Celebration Should Support the Next Step
Recognizing a win does not require an expensive reward or a major announcement. The celebration can be as simple as checking off a task, sharing the result with someone, or taking a moment to notice what improved.
The best forms of recognition reinforce the goal rather than work against it. Buying something costly every time you save money could weaken the progress you are celebrating. Staying awake late to reward a completed workout could interfere with recovery.
Choose recognition that makes the accomplishment feel real without creating a new problem. Update the progress chart, enjoy a relaxing activity, or write down what helped you succeed.
Then identify the next action while the progress is still fresh. This links one win to another and keeps the loop moving.
Momentum Is Built Through Repetition
One small win will not complete a major goal, and it may not create a dramatic emotional change. Its power comes from repetition.
Each completed step makes the process more familiar. Familiar actions require less debate, and reduced debate makes consistency easier. Over time, the behavior can become part of your normal routine rather than a challenge that must be negotiated every day.

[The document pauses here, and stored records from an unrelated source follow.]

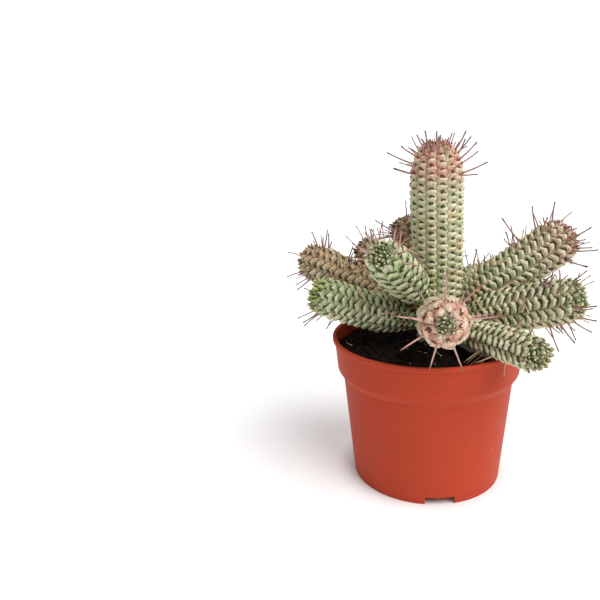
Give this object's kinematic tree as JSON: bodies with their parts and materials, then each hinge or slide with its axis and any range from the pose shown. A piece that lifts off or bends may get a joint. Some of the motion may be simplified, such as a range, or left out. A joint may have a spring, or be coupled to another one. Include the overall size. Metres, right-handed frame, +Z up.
{
  "type": "potted euphorbia",
  "caption": "Clump-forming ribbed succulent with upright main stem, spreading arms and dry flower stalks, in a round plastic nursery pot.",
  "frame": {"origin": "centre of the pot's foot, on the surface the pot stands on", "axes": "+Z up along the pot's axis; -Y is the front, where the short end-on arm points; +X is to the right seen from the front"},
  "size_m": [0.1843, 0.1601, 0.2214],
  "materials": {
    "pot_plastic": "semi-matt moulded terracotta red",
    "soil": "loose damp peat",
    "stem_skin": "matt waxy skin",
    "dry_stalk": "dry and fibrous"
  },
  "bodies": {
    "root": {"arm_back": "stem_skin", "arm_back_left": "stem_skin", "arm_back_right": "stem_skin", "arm_back_right_stalk_1": "dry_stalk", "arm_back_stalk_1": "dry_stalk", "arm_front": "stem_skin", "arm_front_stalk_1": "dry_stalk", "arm_front_stalk_2": "dry_stalk", "arm_front_stalk_3": "dry_stalk", "arm_front_stalk_4": "dry_stalk", "arm_front_stalk_5": "dry_stalk", "arm_front_stalk_6": "dry_stalk", "arm_front_stalk_7": "dry_stalk", "arm_front_stalk_8": "dry_stalk", "arm_left_lower": "stem_skin", "arm_left_lower_stalk_1": "dry_stalk", "arm_left_middle": "stem_skin", "arm_left_middle_stalk_1": "dry_stalk", "arm_left_rear": "stem_skin", "arm_left_upper": "stem_skin", "arm_left_upper_stalk_1": "dry_stalk", "arm_left_upper_stalk_2": "dry_stalk", "arm_right_lower": "stem_skin", "arm_right_lower_stalk_1": "dry_stalk", "arm_right_lower_stalk_2": "dry_stalk", "arm_right_middle": "stem_skin", "arm_right_middle_stalk_1": "dry_stalk", "arm_right_middle_stalk_2": "dry_stalk", "arm_right_middle_stalk_3": "dry_stalk", "arm_right_middle_stalk_4": "dry_stalk", "arm_right_middle_stalk_5": "dry_stalk", "arm_right_middle_stalk_6": "dry_stalk", "arm_right_middle_stalk_7": "dry_stalk", "arm_right_upper": "stem_skin", "arm_right_upper_stalk_1": "dry_stalk", "arm_right_upper_stalk_2": "dry_stalk", "arm_right_upper_stalk_3": "dry_stalk", "arm_right_upper_stalk_4": "dry_stalk", "arm_right_upper_stalk_5": "dry_stalk", "arm_right_upper_stalk_6": "dry_stalk", "arm_right_upper_stalk_7": "dry_stalk", "arm_right_upper_stalk_8": "dry_stalk", "main_stem": "stem_skin", "main_stem_stalk_1": "dry_stalk", "main_stem_stalk_10": "dry_stalk", "main_stem_stalk_11": "dry_stalk", "main_stem_stalk_12": "dry_stalk", "main_stem_stalk_2": "dry_stalk", "main_stem_stalk_3": "dry_stalk", "main_stem_stalk_4": "dry_stalk", "main_stem_stalk_5": "dry_stalk", "main_stem_stalk_6": "dry_stalk", "main_stem_stalk_7": "dry_stalk", "main_stem_stalk_8": "dry_stalk", "main_stem_stalk_9": "dry_stalk", "pot": "pot_plastic", "soil": "soil"}
  },
  "joints": []
}
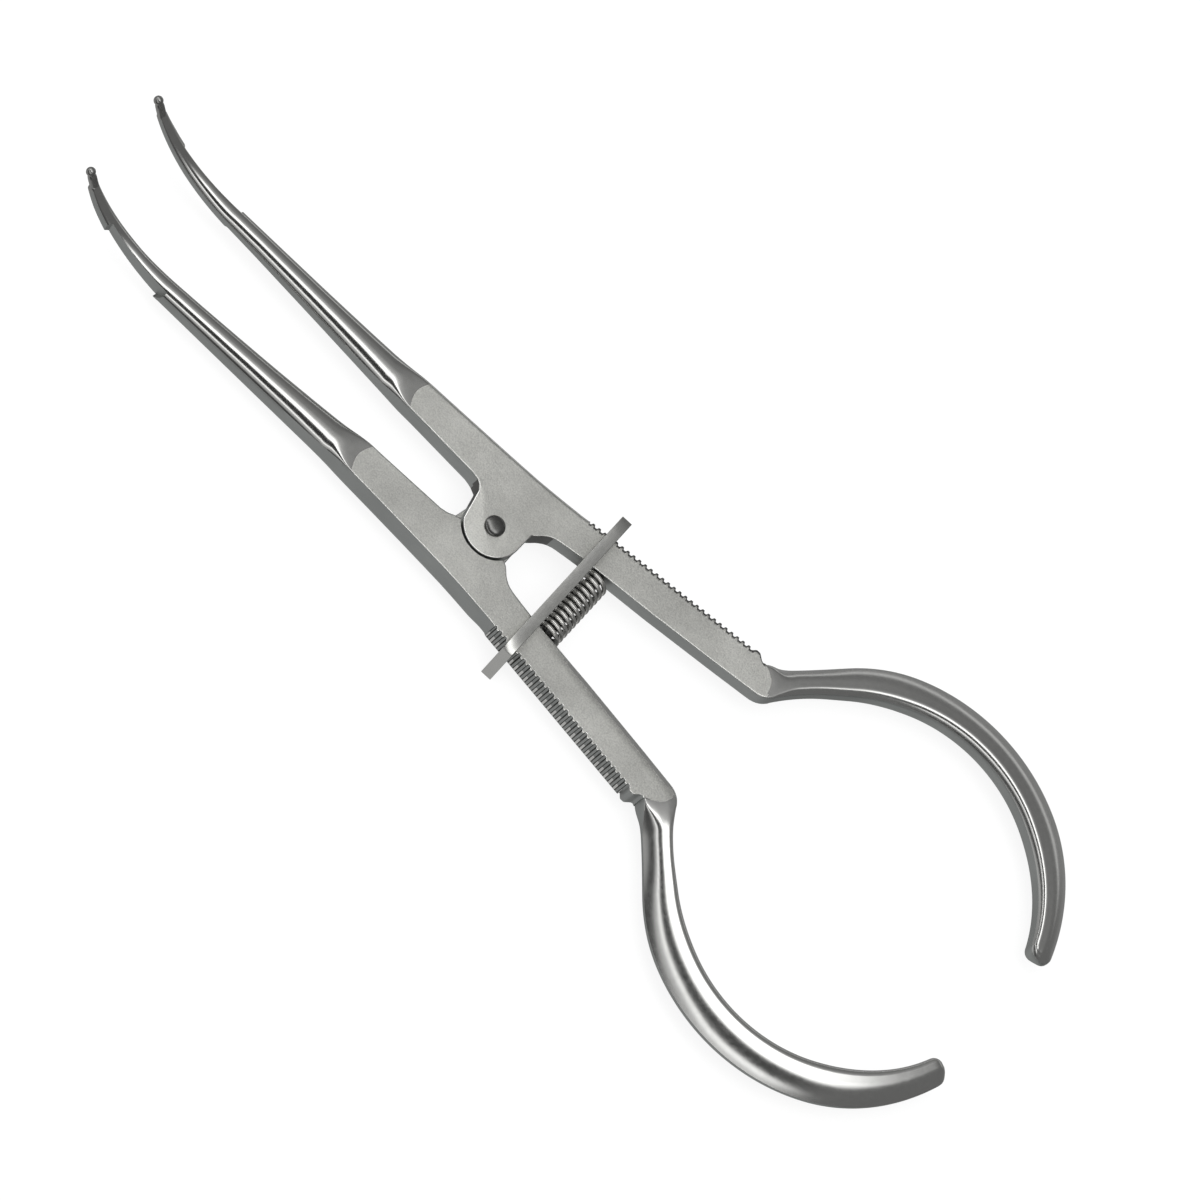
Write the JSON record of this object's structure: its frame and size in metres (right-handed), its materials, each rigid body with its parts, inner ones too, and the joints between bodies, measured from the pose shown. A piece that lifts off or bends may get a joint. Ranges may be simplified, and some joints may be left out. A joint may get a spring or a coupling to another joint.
{
  "type": "sprung clamp forceps",
  "caption": "Sprung steel clamp forceps: crossed arms on a rivet, coil spring, toothed handles with a sliding lock ring, open finger hooks and upturned pegged jaws.",
  "frame": {"origin": "on the pivot axis, at the rivet's flat lower end, level with the lugs' flat underside", "axes": "+X toward the jaw tips, +Y toward the left arm, +Z along the pivot toward the rivet head; the jaws turn up toward +Z"},
  "size_m": [0.1728, 0.0658, 0.0152],
  "materials": {
    "arm_steel": "satin, bead blasted",
    "rivet_steel": "polished",
    "spring_wire": "bright drawn wire",
    "peg_steel": "turned",
    "ring_steel": "satin"
  },
  "bodies": {
    "pivot": {"pivot_rivet": "rivet_steel", "spring": "spring_wire"},
    "right_arm": {"arm_right": "arm_steel", "spring_peg_right": "peg_steel"},
    "left_arm": {"arm_left": "arm_steel", "spring_peg_left": "peg_steel"},
    "ring": {"lock_ring": "ring_steel"}
  },
  "joints": [
    {"name": "squeeze_right", "type": "hinge", "parent": "pivot", "child": "right_arm", "pos_m": [0, 0, 0], "axis": [0, 0, -1], "range_deg": [0, 6], "stiffness_Nm_per_rad": 1.15, "springref_deg": -1.15, "deforming": ["spring"]},
    {"name": "squeeze_left", "type": "hinge", "parent": "pivot", "child": "left_arm", "pos_m": [0, 0, 0], "axis": [0, 0, 1], "range_deg": [0, 6], "stiffness_Nm_per_rad": 1.15, "springref_deg": -1.15},
    {"name": "ring_slide", "type": "slide", "parent": "pivot", "child": "ring", "axis": [-1, 0, 0], "range_m": [0, 0.0127]}
  ],
  "couplings": [
    {"joint": "squeeze_left", "follows": "squeeze_right", "ratio": 1},
    {"joint": "ring_slide", "follows": "squeeze_right", "m_per_rad": 0.12}
  ]
}
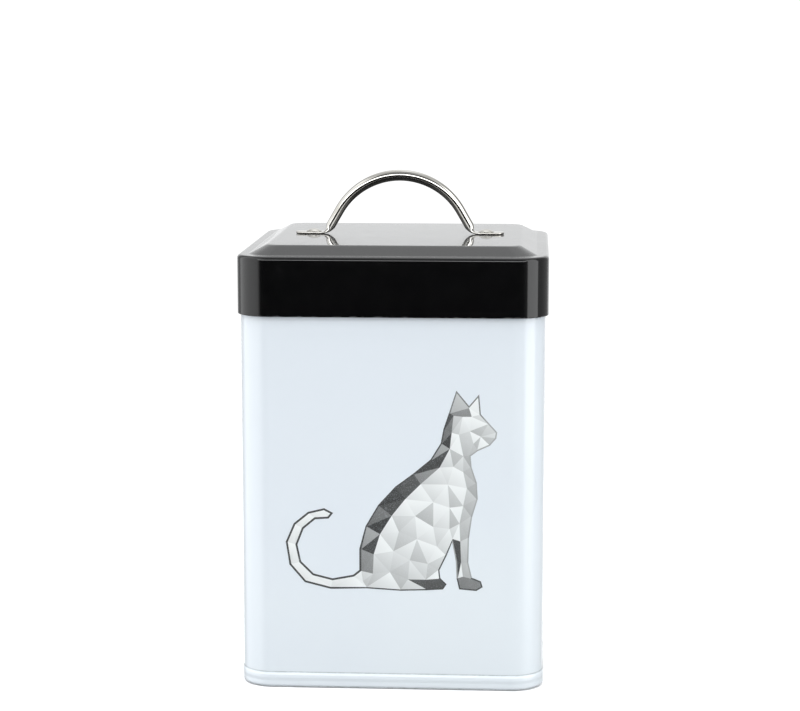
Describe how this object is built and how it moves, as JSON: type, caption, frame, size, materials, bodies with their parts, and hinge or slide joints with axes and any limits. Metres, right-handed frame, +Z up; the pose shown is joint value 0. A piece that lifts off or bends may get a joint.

The positive loop is not perfectly smooth. Some actions will feel satisfying, while others will feel ordinary. Motivation will still rise and fall. The advantage is that the system no longer depends on constant excitement.
You continue because you have a clear next step, a visible record of progress, and evidence that the process works.
Large goals will always attract attention, but small wins do most of the construction. They turn distant outcomes into present actions and uncertainty into proof. Complete one meaningful step, notice what changed, and use that result to begin the next one. That is how momentum becomes something you build rather than something you wait to feel.